● **Task instructions**:
Write out the data again in full, exactly as it reads.

● **Dataset content**:

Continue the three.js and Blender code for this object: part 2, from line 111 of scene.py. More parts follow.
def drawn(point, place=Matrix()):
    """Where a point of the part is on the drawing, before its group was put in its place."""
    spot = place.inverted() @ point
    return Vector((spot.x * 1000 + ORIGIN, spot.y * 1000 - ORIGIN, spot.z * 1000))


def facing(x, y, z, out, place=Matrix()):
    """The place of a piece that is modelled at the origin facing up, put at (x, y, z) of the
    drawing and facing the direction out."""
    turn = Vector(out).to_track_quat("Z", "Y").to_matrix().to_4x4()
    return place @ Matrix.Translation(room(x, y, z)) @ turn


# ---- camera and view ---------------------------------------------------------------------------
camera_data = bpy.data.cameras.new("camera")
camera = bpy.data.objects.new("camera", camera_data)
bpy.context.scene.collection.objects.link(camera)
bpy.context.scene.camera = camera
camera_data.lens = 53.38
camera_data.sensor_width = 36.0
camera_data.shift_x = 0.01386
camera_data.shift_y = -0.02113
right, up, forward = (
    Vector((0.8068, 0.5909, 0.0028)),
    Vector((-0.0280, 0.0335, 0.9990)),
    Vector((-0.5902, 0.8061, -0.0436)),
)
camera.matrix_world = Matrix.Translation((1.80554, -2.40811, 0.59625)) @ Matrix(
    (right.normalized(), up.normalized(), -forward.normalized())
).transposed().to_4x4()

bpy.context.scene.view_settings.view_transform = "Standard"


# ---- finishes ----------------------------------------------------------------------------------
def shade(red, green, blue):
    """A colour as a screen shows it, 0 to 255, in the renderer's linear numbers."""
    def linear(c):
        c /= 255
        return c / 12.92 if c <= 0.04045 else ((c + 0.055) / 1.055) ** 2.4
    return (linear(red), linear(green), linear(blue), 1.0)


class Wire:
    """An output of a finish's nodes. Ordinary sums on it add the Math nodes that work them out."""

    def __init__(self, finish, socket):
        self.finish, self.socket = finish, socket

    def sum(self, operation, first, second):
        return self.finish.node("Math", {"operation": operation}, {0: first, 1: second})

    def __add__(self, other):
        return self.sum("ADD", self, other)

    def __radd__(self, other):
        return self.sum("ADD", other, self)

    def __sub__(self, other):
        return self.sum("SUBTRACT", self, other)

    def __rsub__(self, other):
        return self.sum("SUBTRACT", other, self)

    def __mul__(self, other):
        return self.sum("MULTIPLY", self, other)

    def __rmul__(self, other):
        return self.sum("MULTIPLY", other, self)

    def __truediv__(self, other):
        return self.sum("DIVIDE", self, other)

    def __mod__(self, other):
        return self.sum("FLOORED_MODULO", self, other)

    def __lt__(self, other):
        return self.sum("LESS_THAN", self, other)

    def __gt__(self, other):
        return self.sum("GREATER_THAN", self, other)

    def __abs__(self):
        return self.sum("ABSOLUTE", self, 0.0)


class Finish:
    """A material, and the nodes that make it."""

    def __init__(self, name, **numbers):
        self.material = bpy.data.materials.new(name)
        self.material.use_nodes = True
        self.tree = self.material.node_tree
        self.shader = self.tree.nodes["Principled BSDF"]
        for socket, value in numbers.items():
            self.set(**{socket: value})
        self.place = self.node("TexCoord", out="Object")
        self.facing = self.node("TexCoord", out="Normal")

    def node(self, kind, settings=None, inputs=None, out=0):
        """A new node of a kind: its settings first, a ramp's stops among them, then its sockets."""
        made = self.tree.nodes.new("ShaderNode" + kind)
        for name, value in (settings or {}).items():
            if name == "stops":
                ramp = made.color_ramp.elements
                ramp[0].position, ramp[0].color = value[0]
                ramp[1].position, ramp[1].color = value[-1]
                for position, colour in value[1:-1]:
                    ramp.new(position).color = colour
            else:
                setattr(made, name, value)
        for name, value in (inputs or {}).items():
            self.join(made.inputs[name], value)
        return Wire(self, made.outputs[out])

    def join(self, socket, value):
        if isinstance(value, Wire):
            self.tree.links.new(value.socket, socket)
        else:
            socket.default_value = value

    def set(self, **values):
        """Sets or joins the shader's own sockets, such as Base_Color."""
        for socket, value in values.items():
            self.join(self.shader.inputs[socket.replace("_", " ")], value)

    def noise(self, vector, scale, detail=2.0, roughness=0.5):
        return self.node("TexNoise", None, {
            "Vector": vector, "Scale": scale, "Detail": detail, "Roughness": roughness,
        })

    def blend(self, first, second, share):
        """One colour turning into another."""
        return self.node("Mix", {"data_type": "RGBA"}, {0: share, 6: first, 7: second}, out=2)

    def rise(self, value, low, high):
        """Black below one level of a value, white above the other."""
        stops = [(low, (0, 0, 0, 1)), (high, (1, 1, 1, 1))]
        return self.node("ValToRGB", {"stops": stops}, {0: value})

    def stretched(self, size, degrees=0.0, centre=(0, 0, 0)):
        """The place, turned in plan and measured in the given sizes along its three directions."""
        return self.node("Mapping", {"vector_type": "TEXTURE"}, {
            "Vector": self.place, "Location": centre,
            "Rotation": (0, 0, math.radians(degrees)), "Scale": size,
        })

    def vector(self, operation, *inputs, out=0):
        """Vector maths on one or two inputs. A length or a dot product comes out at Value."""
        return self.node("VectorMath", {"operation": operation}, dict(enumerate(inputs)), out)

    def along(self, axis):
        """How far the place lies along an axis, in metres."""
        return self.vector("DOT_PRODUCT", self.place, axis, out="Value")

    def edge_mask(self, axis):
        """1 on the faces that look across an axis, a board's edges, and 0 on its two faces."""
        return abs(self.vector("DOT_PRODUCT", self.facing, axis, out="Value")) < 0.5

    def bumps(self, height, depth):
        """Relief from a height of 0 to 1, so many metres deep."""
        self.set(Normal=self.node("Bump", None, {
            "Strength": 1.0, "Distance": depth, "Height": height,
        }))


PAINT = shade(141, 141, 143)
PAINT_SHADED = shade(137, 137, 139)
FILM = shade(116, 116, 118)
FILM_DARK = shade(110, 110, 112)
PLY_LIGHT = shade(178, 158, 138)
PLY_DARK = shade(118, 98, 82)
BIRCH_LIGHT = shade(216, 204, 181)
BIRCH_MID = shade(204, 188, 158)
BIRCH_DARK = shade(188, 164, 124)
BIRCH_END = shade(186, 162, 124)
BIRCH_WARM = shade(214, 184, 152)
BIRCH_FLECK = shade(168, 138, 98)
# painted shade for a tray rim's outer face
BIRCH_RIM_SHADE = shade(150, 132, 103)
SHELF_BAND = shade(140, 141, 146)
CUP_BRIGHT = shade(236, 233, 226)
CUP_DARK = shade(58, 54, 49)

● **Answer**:
Continue the three.js and Blender code for this object: part 2, from line 111 of scene.py. More parts follow.
def drawn(point, place=Matrix()):
    """Where a point of the part is on the drawing, before its group was put in its place."""
    spot = place.inverted() @ point
    return Vector((spot.x * 1000 + ORIGIN, spot.y * 1000 - ORIGIN, spot.z * 1000))


def facing(x, y, z, out, place=Matrix()):
    """The place of a piece that is modelled at the origin facing up, put at (x, y, z) of the
    drawing and facing the direction out."""
    turn = Vector(out).to_track_quat("Z", "Y").to_matrix().to_4x4()
    return place @ Matrix.Translation(room(x, y, z)) @ turn


# ---- camera and view ---------------------------------------------------------------------------
camera_data = bpy.data.cameras.new("camera")
camera = bpy.data.objects.new("camera", camera_data)
bpy.context.scene.collection.objects.link(camera)
bpy.context.scene.camera = camera
camera_data.lens = 53.38
camera_data.sensor_width = 36.0
camera_data.shift_x = 0.01386
camera_data.shift_y = -0.02113
right, up, forward = (
    Vector((0.8068, 0.5909, 0.0028)),
    Vector((-0.0280, 0.0335, 0.9990)),
    Vector((-0.5902, 0.8061, -0.0436)),
)
camera.matrix_world = Matrix.Translation((1.80554, -2.40811, 0.59625)) @ Matrix(
    (right.normalized(), up.normalized(), -forward.normalized())
).transposed().to_4x4()

bpy.context.scene.view_settings.view_transform = "Standard"


# ---- finishes ----------------------------------------------------------------------------------
def shade(red, green, blue):
    """A colour as a screen shows it, 0 to 255, in the renderer's linear numbers."""
    def linear(c):
        c /= 255
        return c / 12.92 if c <= 0.04045 else ((c + 0.055) / 1.055) ** 2.4
    return (linear(red), linear(green), linear(blue), 1.0)


class Wire:
    """An output of a finish's nodes. Ordinary sums on it add the Math nodes that work them out."""

    def __init__(self, finish, socket):
        self.finish, self.socket = finish, socket

    def sum(self, operation, first, second):
        return self.finish.node("Math", {"operation": operation}, {0: first, 1: second})

    def __add__(self, other):
        return self.sum("ADD", self, other)

    def __radd__(self, other):
        return self.sum("ADD", other, self)

    def __sub__(self, other):
        return self.sum("SUBTRACT", self, other)

    def __rsub__(self, other):
        return self.sum("SUBTRACT", other, self)

    def __mul__(self, other):
        return self.sum("MULTIPLY", self, other)

    def __rmul__(self, other):
        return self.sum("MULTIPLY", other, self)

    def __truediv__(self, other):
        return self.sum("DIVIDE", self, other)

    def __mod__(self, other):
        return self.sum("FLOORED_MODULO", self, other)

    def __lt__(self, other):
        return self.sum("LESS_THAN", self, other)

    def __gt__(self, other):
        return self.sum("GREATER_THAN", self, other)

    def __abs__(self):
        return self.sum("ABSOLUTE", self, 0.0)


class Finish:
    """A material, and the nodes that make it."""

    def __init__(self, name, **numbers):
        self.material = bpy.data.materials.new(name)
        self.material.use_nodes = True
        self.tree = self.material.node_tree
        self.shader = self.tree.nodes["Principled BSDF"]
        for socket, value in numbers.items():
            self.set(**{socket: value})
        self.place = self.node("TexCoord", out="Object")
        self.facing = self.node("TexCoord", out="Normal")

    def node(self, kind, settings=None, inputs=None, out=0):
        """A new node of a kind: its settings first, a ramp's stops among them, then its sockets."""
        made = self.tree.nodes.new("ShaderNode" + kind)
        for name, value in (settings or {}).items():
            if name == "stops":
                ramp = made.color_ramp.elements
                ramp[0].position, ramp[0].color = value[0]
                ramp[1].position, ramp[1].color = value[-1]
                for position, colour in value[1:-1]:
                    ramp.new(position).color = colour
            else:
                setattr(made, name, value)
        for name, value in (inputs or {}).items():
            self.join(made.inputs[name], value)
        return Wire(self, made.outputs[out])

    def join(self, socket, value):
        if isinstance(value, Wire):
            self.tree.links.new(value.socket, socket)
        else:
            socket.default_value = value

    def set(self, **values):
        """Sets or joins the shader's own sockets, such as Base_Color."""
        for socket, value in values.items():
            self.join(self.shader.inputs[socket.replace("_", " ")], value)

    def noise(self, vector, scale, detail=2.0, roughness=0.5):
        return self.node("TexNoise", None, {
            "Vector": vector, "Scale": scale, "Detail": detail, "Roughness": roughness,
        })

    def blend(self, first, second, share):
        """One colour turning into another."""
        return self.node("Mix", {"data_type": "RGBA"}, {0: share, 6: first, 7: second}, out=2)

    def rise(self, value, low, high):
        """Black below one level of a value, white above the other."""
        stops = [(low, (0, 0, 0, 1)), (high, (1, 1, 1, 1))]
        return self.node("ValToRGB", {"stops": stops}, {0: value})

    def stretched(self, size, degrees=0.0, centre=(0, 0, 0)):
        """The place, turned in plan and measured in the given sizes along its three directions."""
        return self.node("Mapping", {"vector_type": "TEXTURE"}, {
            "Vector": self.place, "Location": centre,
            "Rotation": (0, 0, math.radians(degrees)), "Scale": size,
        })

    def vector(self, operation, *inputs, out=0):
        """Vector maths on one or two inputs. A length or a dot product comes out at Value."""
        return self.node("VectorMath", {"operation": operation}, dict(enumerate(inputs)), out)

    def along(self, axis):
        """How far the place lies along an axis, in metres."""
        return self.vector("DOT_PRODUCT", self.place, axis, out="Value")

    def edge_mask(self, axis):
        """1 on the faces that look across an axis, a board's edges, and 0 on its two faces."""
        return abs(self.vector("DOT_PRODUCT", self.facing, axis, out="Value")) < 0.5

    def bumps(self, height, depth):
        """Relief from a height of 0 to 1, so many metres deep."""
        self.set(Normal=self.node("Bump", None, {
            "Strength": 1.0, "Distance": depth, "Height": height,
        }))


PAINT = shade(141, 141, 143)
PAINT_SHADED = shade(137, 137, 139)
FILM = shade(116, 116, 118)
FILM_DARK = shade(110, 110, 112)
PLY_LIGHT = shade(178, 158, 138)
PLY_DARK = shade(118, 98, 82)
BIRCH_LIGHT = shade(216, 204, 181)
BIRCH_MID = shade(204, 188, 158)
BIRCH_DARK = shade(188, 164, 124)
BIRCH_END = shade(186, 162, 124)
BIRCH_WARM = shade(214, 184, 152)
BIRCH_FLECK = shade(168, 138, 98)
# painted shade for a tray rim's outer face
BIRCH_RIM_SHADE = shade(150, 132, 103)
SHELF_BAND = shade(140, 141, 146)
CUP_BRIGHT = shade(236, 233, 226)
CUP_DARK = shade(58, 54, 49)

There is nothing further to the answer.